Washington must take a leading role. The U.S. has great resources and coalition-convening power, but it lacks influence with the various forces of the opposition and has limited knowledge of the elements in Syria that can best shape a post-Assad government. Democratic Turkey’s help on this front will be paramount.

Mr. Erdogan once made close ties to Assad a pillar of Turkey’s foreign policy. He reversed course months after the anti-Assad uprising began over two years ago and threw his support behind the opposition. He is anxious to see a return of stability in Syria, and the return of some 400,000 Syrian refugees who have fled to Turkey. This could ease the prime minister’s serious domestic financial and political problems before his planned revision of the constitution this year to allow for the more powerful presidency he aspires to.

However important a more stable and democratic-leaning Syria is to the U.S. and Turkey, their visions of how to achieve that objective may diverge. The major concern for Washington is that Turkey–now led by an avowedly secular but Islamic-oriented government–is pursuing a sectarian religious agenda in Syria, particularly through political and military support for the Muslim Brotherhood and allied rebels.

Throughout the Middle East, Turkey has sought close relations with Sunni Islamist governments in Egypt, Tunisia and Gaza. This pattern and Syria’s terrible disorder suggest that the Turkish government will favor quickly establishing a post-Assad government dominated by Syria’s Sunni majority, paying little attention to the needs of Syria’s minorities, some of whom have strongly supported Assad.

Mr. Erdogan’s preference for Sunni domination could be reinforced by concern about the political future of Syria’s Kurds. In recent months he has taken impressive, significant steps to end a three-decades-long guerrilla conflict with the Kurdistan Workers’ Party, or PKK, a nationalist movement with a strong presence among Syria’s Kurds. Whether this effort will succeed is not clear, and timing is crucial. Mr. Erdogan will be wary of accepting a post-Assad Syria–with its possibly restive and autonomy-seeking Kurds–unless Ankara has sufficient control over its own Kurdish regions.

From the U.S. perspective, however, the political participation of minorities–especially the Kurds, but also Alawites, Druze and Christians–will be important in determining the stability of post-Assad Syria. Sunnis, making up three-quarters of Syria’s population and long oppressed by the predominantly Alawite Assad regime, will have a leading role in any new Syrian government.

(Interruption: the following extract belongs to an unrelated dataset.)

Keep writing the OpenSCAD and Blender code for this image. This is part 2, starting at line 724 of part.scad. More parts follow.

Yet if the Muslim Brotherhood or some other Sunni regime asserts the tyranny of the majority without protecting minority interests, civil strife and refugee flows could well continue. Worse, if such a government is dominated or influenced by al Qaeda-allied extremists, post-Assad Syria could become a breeding ground for global terrorism.

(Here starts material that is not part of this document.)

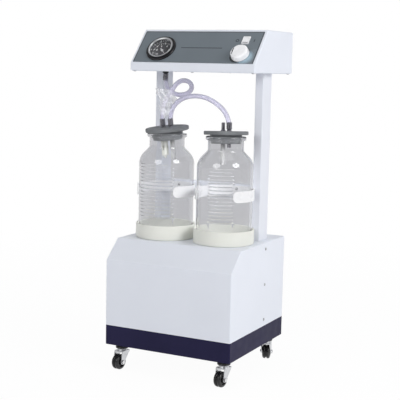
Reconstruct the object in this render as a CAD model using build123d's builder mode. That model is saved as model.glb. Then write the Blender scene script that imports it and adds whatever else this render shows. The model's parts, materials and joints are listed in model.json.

There is urgency if the U.S. is to try to create a reasonably stable, more pluralist Syrian government. Equally important will be pressing Turkey to support that effort as an indispensable ally. Both leaders could begin by designating high-level officials to address the challenges of a post-Assad Syria–although Mr. Erdogan will be less inclined to cooperate if Mr. Obama offers little American involvement in bringing Assad down.